In those countries, regional Saami
parliaments have veto power over development projects in the regions of their
traditional settlement and are thus able to defend their national language and
national cultures to an extent that Saami inside the current borders of the Russian
Federation can only dream about.
The Saami of the Kola Peninsula number
only 1600 now, although at one time they controlled two-thirds of that enormous
land. In Soviet times, they were treated
as enemies to be suppressed because they did not recognize borders and they
weren’t interested in being confined to collective farms or having their
children sent to boarding schools.
Their resistance to Soviet policies
led to charges that they were separatists and to the mass repression of Saami
activists in 1938, but negative attitudes toward them on the part of Russian
officials have not disappeared. In 2015,
the Russian authorities prohibited them from commemorating their losses, and
now the Saami of Russia face a new and troubling challenge.
As Tatyana Britskaya of Novaya
gazeta reports, in order to secure the rights guaranteed to indigenous peoples,
members of the Saami community are having to go to court to prove they are
Saamis and not members of some other community claiming that status to get
benefits (novayagazeta.ru/articles/2019/12/04/82985-nazad-v-tundru).
Because of the disappearance of the nationality
line in Russian passports and because officials control birth and death records
and feel free to challenge anyone claiming to be a member of a group that might
benefit from being a member, that is no easy task, the journalist says.
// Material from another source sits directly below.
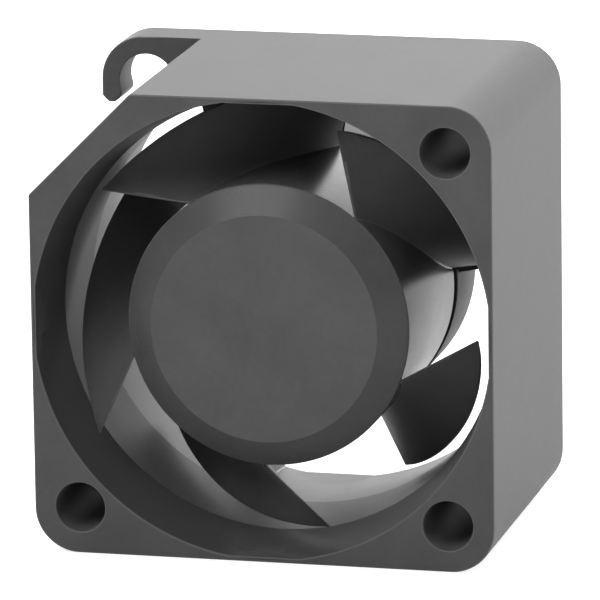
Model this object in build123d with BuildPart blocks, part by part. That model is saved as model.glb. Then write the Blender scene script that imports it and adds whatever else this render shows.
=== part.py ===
from build123d import *
import math
import os

# Axial fan of the 40 mm square frame, without its leads. X runs to the right and Z up as the
# inlet is looked at, Y runs with the air from the inlet face to the outlet face. The origin is
# the middle of the casing, on the rotor's axis. Depths are counted from the inlet face, angles
# from +X towards +Z.

# Casing
casing_side = 40.0
casing_depth = 28.0
corner_radius = 3.8
thin_wall = 0.45
hole_inset = 4.0
hole_diameter = 4.3

# Slanting cut across the lead corner, and the hook that stays behind it
corner_cut = 9.0
hook_thickness = 4.2
hook_bore = 4.9
hook_drop = 5.9
hook_lip = 0.15
hook_tip_bevel = 0.55

# Air duct through the casing
throat_wall = 1.05
mouth_widening = 0.85
mouth_depth = 7.0
outlet_widening = 0.85
outlet_depth = 12.0

# Impeller
tip_gap = 0.85
blade_count = 5
blade_front = 2.8
blade_overrun = 0.2
blade_phase = 70.4
blade_tip_sweep = 63.1
blade_lean_per_mm = 3.241
blade_bow = 0.3
blade_root_thickness = 1.5
blade_tip_thickness = 1.0
blade_edge_thickness = 0.3
blade_root_depth = 2.4
hub_recess = 1.1
hub_wall = 0.9
hub_skin = 1.1
hub_bevel_width = 2.4
hub_bevel_depth = 1.6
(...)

She recounts the case of Andrey
Danilov, a Saami activist who has been in trouble with the authorities because
of his efforts to keep the memory of Soviet repressions against his people
alive and now faces the task of proving he is a Saami so that he can hunt and
fish on the lands of his people without paying a fee.
He is a pensioner, has worked in
town, and wants to hunt because that is part of his nation’s tradition. But for
officials, a Saami must “live in the tundra exclusively by hunting and fishing
and it appears that it is desirable that he or she be illiterate as well,” the Novaya
gazeta journalist says.
A few years ago, Danilov raised the
Saami flat on Indigenous Peoples Day and that led to denunciations but not a
formal charge that he was a separatist and extremist. Now, the Russian courts
want to declare that he isn’t even a Saami.
They have their reasons, of course, Britskaya says.
Not long ago, activists in Murmansk
put on a play about the Saami based on hundreds of interviews with the
remaining members of that national community.
The Saami of Russia have suffered much, they said; and they resent being
reduced to part of “the tourist cluster” of the Murmansk Oblast. Britskaya reports that at the performance, the
audience cried.
That is an indication that Saami self-consciousness
is not dead and that the Saami of Russia are being inspired by the Saami of
Norway and Finland, something that the powers that be in the Russian Federation
clearly fear could lead to problems. Hence the court case against Danilov, one
designed to intimidate but that may have the opposite effect.
It took the court of first instance
only 20 minutes to find that Danilov is not a Saami and therefore doesn’t have the
right to any benefits as a member of a numerically small people of the Russian
North. At this, Danilov simply “smiles,” Britskaya says. He will appeal until
he wins, right up to the highest courts in Russia and perhaps beyond.
Had the Russian court acknowledged his
rights, that might have been the end of it. But by taking this absurd decision,
it has guaranteed that Danilov’s case will continue and attract ever more
attention. The evidence for that
conclusion is the Novaya gazeta article. A Moscow paper would never have
covered a local court decision on this issue had that decision been reasonable.